Mar 10 14:08:53 servername-2.yourcompany.com logmgr: ID = 3032 : Wed Mar 10 14:06:17 2010


"-with -x flag"

/usr/xpg4/bin/grep -x servername /var/log/syslog

nothing is outputted, unlke below it works.

note: I just modified the identities of the hosts, everything else is cut and paste..

=========
/usr/xpg4/bin/grep fileA tfile
fileA
fileA-old
fileA-test


"with -x flag"
/usr/xpg4/bin/grep -x fileA tfile
fileA



 
I know in my example I know the file name. This will just be a piece within a script that will query. The file will not nessarily be there.
 
The file will not necessarily be there...

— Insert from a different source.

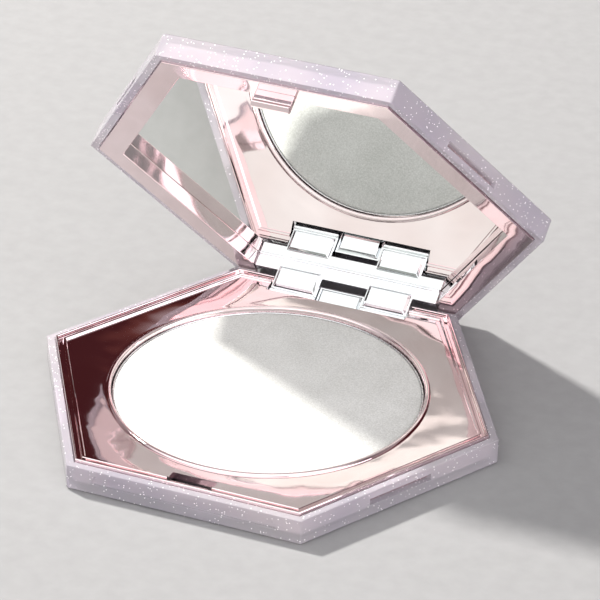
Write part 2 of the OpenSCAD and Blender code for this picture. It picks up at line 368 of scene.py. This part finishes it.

So, test for existence of the file?

[tt]if test -f ${DIR}/${FILE}
then
echo ${FILE} found in ${DIR}
else
echo ${FILE} not in ${DIR}
fi[/tt]

HTH,

p5wizard
 
Read the grep man page and you'll understand why -x behaves like that.



Annihilannic.
 
Hi

Now it sounds like a task for the -w option :
man grep said:
-w, --word-regexp
Select only those lines containing matches that form whole
words. The test is that the matching substring must either be
at the beginning of the line, or preceded by a non-word
constituent character. Similarly, it must be either at the end
of the line or followed by a non-word constituent character.
Word-constituent characters are letters, digits, and the
underscore.
But note that I understand nothing from your goal.

Feherke.
 
Hi I just restructured the script to use other logic. It is a script that pre dates me and I am only trying to clean it up a little.